Supporters of the reform argue that police officers today are effectively subject to a general suspicion after every use of a firearm. Investigations often take months or years and place a heavy burden on officers, even though a large proportion of interventions are later found to have been lawful. A statutory presumption of lawfulness is therefore intended primarily to create legal certainty and to support the forces on the ground.

This reasoning is understandable. Police officers make split-second decisions about life and death. They act under enormous psychological pressure and bear responsibility for the safety of others. A democratic state must not leave those who enforce its laws defenseless.

But this is precisely where the real problem begins. The rule of law does not rest on the special trust granted to its organs, but on the possibility of independent review of their actions. Precisely because the state holds the monopoly on legitimate force, its use must be subject to very strict controls.

A statutory presumption in favor of the lawfulness of state violence changes this principle. It may be rebuttable; nevertheless it shifts the starting point of every investigation.

Lessons from the 2017 Reform

The current debate cannot be understood without looking back to 2017. At that time the conditions for the use of firearms were unified and partly expanded. In particular, a larger scope for action emerged regarding vehicles whose drivers evade checks.

Since then there has been dispute over whether the number of fatal police shootings resulting from flight attempts has increased and whether the law change is truly responsible. Scholars, police unions and the interior ministry have partly divergent assessments. What is undisputed, however, is that the reform significantly raised societal sensitivity to the use of firearms.

For precisely this reason many criminal law experts view any further relaxation with skepticism. Not because they distrust the police, but because they fear that legal signals can influence policing practices. Law creates expectations — not only among judges, but also among those who apply it.

Why the Opposition Extends Well Beyond the Left

It is noteworthy that the protest does not come exclusively from the ranks of the left opposition. Human rights organizations, former judges, defense attorneys and renowned jurists also warn against a special status for state security forces.

Their objections are mostly legal in nature. They see the principle of equality at stake, according to which the same criminal-law standards should in principle apply to all citizens. Granting a particular professional group a statutory presumption of innocence inevitably creates an exception to the general law.

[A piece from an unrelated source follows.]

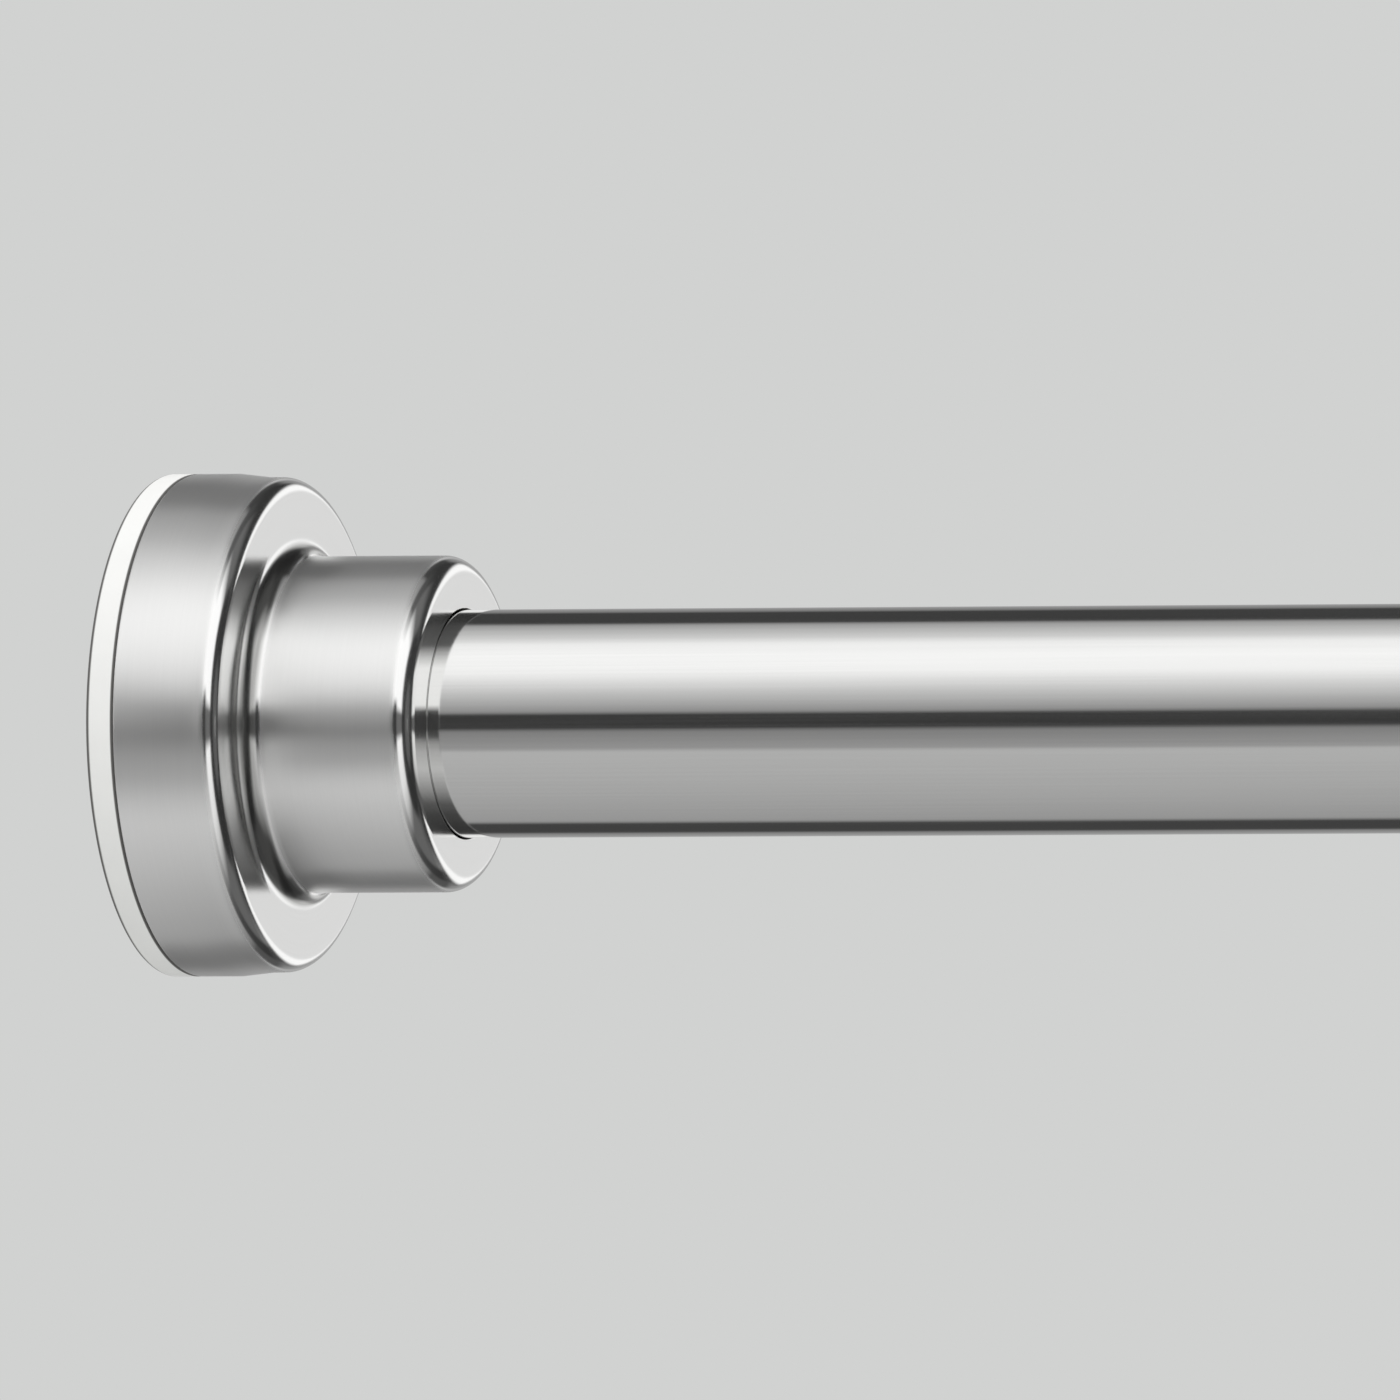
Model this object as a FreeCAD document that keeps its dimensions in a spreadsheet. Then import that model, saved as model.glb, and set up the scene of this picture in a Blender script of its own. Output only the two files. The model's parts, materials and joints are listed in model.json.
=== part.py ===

This raises a fundamental question: should the state place more trust in its officers than in the independent courts that examine each case? The French Code of Criminal Procedure already contains extensive safeguards for suspects — including for police officers. Investigations do not amount to a preliminary conviction. They serve precisely to determine objectively whether conduct was lawful or unlawful.

Security and Liberty Are Not Opposites

The political temptation is understandable. France has for years placed heavy demands on its security forces. Terrorism, organized crime, drug gangs and increasing violence against police officers generate considerable pressure to act. Those who face armed criminals every day rightly demand a clear legal framework.

But security does not arise solely from greater scope for action. Equally decisive is the public’s trust in the neutrality of state action. That trust grows not from less oversight, but from transparent procedures and an independent judiciary.

Democratic states are distinguished from authoritarian systems by the fact that their security organs are always subject to judicial review. This oversight protects not only citizens but ultimately the police themselves. A lawfully acting officer benefits far more from a credible investigative process than from a statutory presumption that creates the impression of special privileges.

France therefore faces a decision that goes far beyond the current security situation. It is not only about protecting the police or the rights of potential victims. It is about how a republic legitimizes its monopoly on force. In a liberal rule of law state, state authority must never rest on presumptions, but must repeatedly renew its legitimacy through independent oversight. That is precisely where its true strength lies.